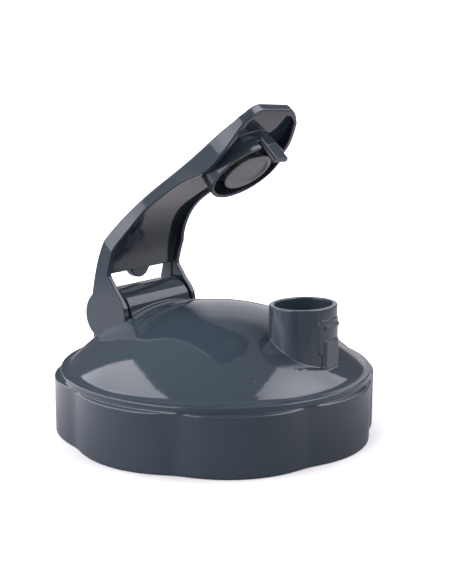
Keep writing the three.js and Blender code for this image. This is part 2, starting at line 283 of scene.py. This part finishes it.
def lid_field(x, y, z):
    rho = np.hypot(x, y)
    side = np.abs(y)
    dome = np.maximum(DOME_CURVE.above(rho, z), RING["height"] - DOME["sunk"] - z)
    shell = fuse(ring_and_skirt(x, y, z, rho), dome - apron_rise(x, y), DOME["foot"])
    shell = meet(shell, -z, SKIRT["bottom_edge"])
    shell = fuse(shell, hinge_barrel(x, y, z), HINGE["foot"])
    shell = fuse(shell, spout(x, y, z), SPOUT["foot"])
    shell = cut(shell, lid_cavity(z, rho), SEAT["edge"])
    dx = x - HINGE["x"]
    from_axis = np.hypot(dx, z - HINGE["z"])
    root = np.maximum(from_axis - POCKET["root_radius"], side - POCKET["root_half_width"])
    shell = np.minimum(shell, np.maximum(root, dome + POCKET["root_sunk"]))
    between = slab(side, HINGE["half_width"], POCKET["outer"])
    pocket = meet(from_axis - POCKET["radius"], between, POCKET["edge"])
    shell = cut(shell, pocket, POCKET["edge"])
    core = meet(np.abs(dx) - CORE["half_length"], side - CORE["half_width"], CORE["corner"])
    core = meet(core, z - CORE["top"], CORE["corner"])
    shell = cut(shell, core, CORE["edge"])
    shell = np.maximum(shell, PIN_HOLE - from_axis)
    shell = cut(shell, spout_bore(x, y, z), SPOUT["bore_edge"])
    return fuse(shell, thread_ridge(x, y, z, rho), THREAD["foot"])


# ---- The arm, its seal and the gasket ----
def arm_side(x, z):
    """The arm's outline seen along the hinge axis."""
    front = right_of(x, z, NECK["front"], UNDER_EDGE[0])
    rear = right_of(x, z, NECK["rear"], NECK["front"])
    neck = meet(TOP.above(x, z), fuse(-UNDER.above(x, z), front, NECK["front_root"]), NECK["edge"])
    neck = np.maximum(neck, rear)
    return fuse(neck, np.hypot(x, z) - EAR["radius"], EAR["foot"])


def arm_shell(x, side, z, open_z):
    """Crown, side walls and ears: one hollow shape that is open below and between the ears."""
    plan = meet(PLAN.above(x, side), x - ARM["tip"], ARM["tip_corner"])
    body = meet(arm_side(x, z), plan, ARM["edge"])
    inner_tip = x - ARM["tip"] + ARM["tip_wall"]
    inner_plan = meet(PLAN.above(x, side + ARM["wall"]), inner_tip, ARM["tip_corner"])
    hollow = meet(INNER.above(x, z), inner_plan, ARM["hollow_corner"])
    shell = cut(body, hollow, ARM["rim"])
    between = meet(side - EAR["inner"], open_z - ARM["crown_end"], ARM["gap_corner"])
    return cut(shell, between, ARM["rim"])


def crown_tab(y, open_x, open_z):
    """The half-round tab that hangs from the crown's end."""
    disc = np.hypot(y, open_z - TAB["bottom"] - TAB["radius"]) - TAB["radius"]
    tab = meet(disc, slab(open_x, TAB["from"], TAB["to"]), TAB["edge"])
    return np.maximum(tab, open_z - TAB["top"])


def plug_cup(x, y, z):
    """The oval cup round the plug, slightly wider at its mouth, with a slot where the latch stands."""
    dx = x - CUP["x"]
    bowl = np.maximum(oval(dx, y, CUP["inner"]), z - CUP["floor"])
    slot = np.maximum(np.abs(y) - LATCH["slot"], np.maximum(-dx, z - LATCH["slot_top"]))
    flared = oval(dx, y, CUP["outer"]) + CUP["flare"] * (z - CUP["mouth"])
    cup = meet(flared, CUP["mouth"] - z, CUP["rim"])
    cup = cut(cup, bowl, CUP["rim"])
    cup = cut(cup, slot, LATCH["slot_edge"])
    return np.maximum(cup, np.maximum(z - CUP["top"], TOP.above(x, z) + CUP["below_crown"]))


def plug_core(x, y, z):
    """The post in the cup that the seal is pressed over."""
    height = np.maximum(CORE_PLUG["bottom"] - z, z - CUP["top"])
    return np.maximum(oval(x - CUP["x"], y, CORE_PLUG["radii"]), height)


def latch_plate(x, side, z):
    """The plate with the latch's lip, its outer corners cut off."""
    stem = slab(x, LATCH["outer"] - LATCH["thickness"], LATCH["outer"])
    above_lip = z - LATCH["bottom"] - LATCH["lip_height"]
    hook = meet(slab(x, LATCH["lip"], LATCH["outer"]), above_lip, LATCH["lip_edge"])
    latch = meet(np.minimum(stem, hook), side - LATCH["half_width"], LATCH["side_edge"])
    bevel = (x - LATCH["outer"] + side - LATCH["half_width"] + LATCH["bevel"]) * math.sqrt(0.5)
    latch = meet(latch, bevel, LATCH["bevel_edge"])
    return meet(latch, slab(z, LATCH["bottom"], LATCH["top"]), LATCH["end_edge"])


def arm_field(x, y, z):
    side = np.abs(y)
    open_x = x * math.cos(OPEN_ANGLE) - z * math.sin(OPEN_ANGLE)
    open_z = x * math.sin(OPEN_ANGLE) + z * math.cos(OPEN_ANGLE)
    shell = arm_shell(x, side, z, open_z)
    shell = fuse(shell, crown_tab(y, open_x, open_z), TAB["foot"])
    shell = fuse(shell, plug_cup(x, y, z), CUP["foot"])
    shell = np.minimum(shell, plug_core(x, y, z))
    shell = fuse(shell, latch_plate(x, side, z), LATCH["foot"])
    socket = np.maximum(np.hypot(x, z) - PIN_HOLE, side - EAR["inner"] - EAR["socket"])
    return np.maximum(shell, -socket)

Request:
Your task is to repeat each line of the material exactly.

Output of the exercise:
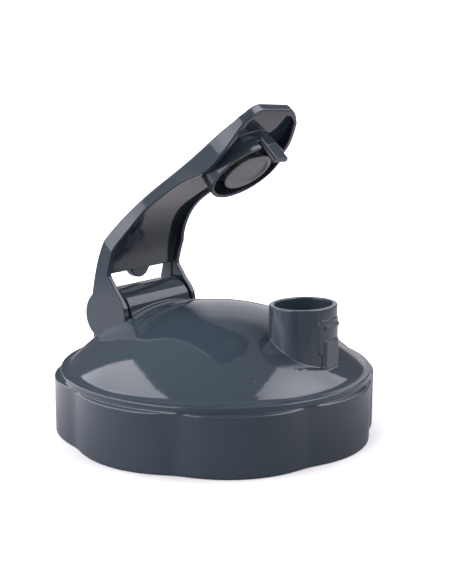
Keep writing the three.js and Blender code for this image. This is part 2, starting at line 283 of scene.py. This part finishes it.
def lid_field(x, y, z):
    rho = np.hypot(x, y)
    side = np.abs(y)
    dome = np.maximum(DOME_CURVE.above(rho, z), RING["height"] - DOME["sunk"] - z)
    shell = fuse(ring_and_skirt(x, y, z, rho), dome - apron_rise(x, y), DOME["foot"])
    shell = meet(shell, -z, SKIRT["bottom_edge"])
    shell = fuse(shell, hinge_barrel(x, y, z), HINGE["foot"])
    shell = fuse(shell, spout(x, y, z), SPOUT["foot"])
    shell = cut(shell, lid_cavity(z, rho), SEAT["edge"])
    dx = x - HINGE["x"]
    from_axis = np.hypot(dx, z - HINGE["z"])
    root = np.maximum(from_axis - POCKET["root_radius"], side - POCKET["root_half_width"])
    shell = np.minimum(shell, np.maximum(root, dome + POCKET["root_sunk"]))
    between = slab(side, HINGE["half_width"], POCKET["outer"])
    pocket = meet(from_axis - POCKET["radius"], between, POCKET["edge"])
    shell = cut(shell, pocket, POCKET["edge"])
    core = meet(np.abs(dx) - CORE["half_length"], side - CORE["half_width"], CORE["corner"])
    core = meet(core, z - CORE["top"], CORE["corner"])
    shell = cut(shell, core, CORE["edge"])
    shell = np.maximum(shell, PIN_HOLE - from_axis)
    shell = cut(shell, spout_bore(x, y, z), SPOUT["bore_edge"])
    return fuse(shell, thread_ridge(x, y, z, rho), THREAD["foot"])


# ---- The arm, its seal and the gasket ----
def arm_side(x, z):
    """The arm's outline seen along the hinge axis."""
    front = right_of(x, z, NECK["front"], UNDER_EDGE[0])
    rear = right_of(x, z, NECK["rear"], NECK["front"])
    neck = meet(TOP.above(x, z), fuse(-UNDER.above(x, z), front, NECK["front_root"]), NECK["edge"])
    neck = np.maximum(neck, rear)
    return fuse(neck, np.hypot(x, z) - EAR["radius"], EAR["foot"])


def arm_shell(x, side, z, open_z):
    """Crown, side walls and ears: one hollow shape that is open below and between the ears."""
    plan = meet(PLAN.above(x, side), x - ARM["tip"], ARM["tip_corner"])
    body = meet(arm_side(x, z), plan, ARM["edge"])
    inner_tip = x - ARM["tip"] + ARM["tip_wall"]
    inner_plan = meet(PLAN.above(x, side + ARM["wall"]), inner_tip, ARM["tip_corner"])
    hollow = meet(INNER.above(x, z), inner_plan, ARM["hollow_corner"])
    shell = cut(body, hollow, ARM["rim"])
    between = meet(side - EAR["inner"], open_z - ARM["crown_end"], ARM["gap_corner"])
    return cut(shell, between, ARM["rim"])


def crown_tab(y, open_x, open_z):
    """The half-round tab that hangs from the crown's end."""
    disc = np.hypot(y, open_z - TAB["bottom"] - TAB["radius"]) - TAB["radius"]
    tab = meet(disc, slab(open_x, TAB["from"], TAB["to"]), TAB["edge"])
    return np.maximum(tab, open_z - TAB["top"])


def plug_cup(x, y, z):
    """The oval cup round the plug, slightly wider at its mouth, with a slot where the latch stands."""
    dx = x - CUP["x"]
    bowl = np.maximum(oval(dx, y, CUP["inner"]), z - CUP["floor"])
    slot = np.maximum(np.abs(y) - LATCH["slot"], np.maximum(-dx, z - LATCH["slot_top"]))
    flared = oval(dx, y, CUP["outer"]) + CUP["flare"] * (z - CUP["mouth"])
    cup = meet(flared, CUP["mouth"] - z, CUP["rim"])
    cup = cut(cup, bowl, CUP["rim"])
    cup = cut(cup, slot, LATCH["slot_edge"])
    return np.maximum(cup, np.maximum(z - CUP["top"], TOP.above(x, z) + CUP["below_crown"]))


def plug_core(x, y, z):
    """The post in the cup that the seal is pressed over."""
    height = np.maximum(CORE_PLUG["bottom"] - z, z - CUP["top"])
    return np.maximum(oval(x - CUP["x"], y, CORE_PLUG["radii"]), height)


def latch_plate(x, side, z):
    """The plate with the latch's lip, its outer corners cut off."""
    stem = slab(x, LATCH["outer"] - LATCH["thickness"], LATCH["outer"])
    above_lip = z - LATCH["bottom"] - LATCH["lip_height"]
    hook = meet(slab(x, LATCH["lip"], LATCH["outer"]), above_lip, LATCH["lip_edge"])
    latch = meet(np.minimum(stem, hook), side - LATCH["half_width"], LATCH["side_edge"])
    bevel = (x - LATCH["outer"] + side - LATCH["half_width"] + LATCH["bevel"]) * math.sqrt(0.5)
    latch = meet(latch, bevel, LATCH["bevel_edge"])
    return meet(latch, slab(z, LATCH["bottom"], LATCH["top"]), LATCH["end_edge"])


def arm_field(x, y, z):
    side = np.abs(y)
    open_x = x * math.cos(OPEN_ANGLE) - z * math.sin(OPEN_ANGLE)
    open_z = x * math.sin(OPEN_ANGLE) + z * math.cos(OPEN_ANGLE)
    shell = arm_shell(x, side, z, open_z)
    shell = fuse(shell, crown_tab(y, open_x, open_z), TAB["foot"])
    shell = fuse(shell, plug_cup(x, y, z), CUP["foot"])
    shell = np.minimum(shell, plug_core(x, y, z))
    shell = fuse(shell, latch_plate(x, side, z), LATCH["foot"])
    socket = np.maximum(np.hypot(x, z) - PIN_HOLE, side - EAR["inner"] - EAR["socket"])
    return np.maximum(shell, -socket)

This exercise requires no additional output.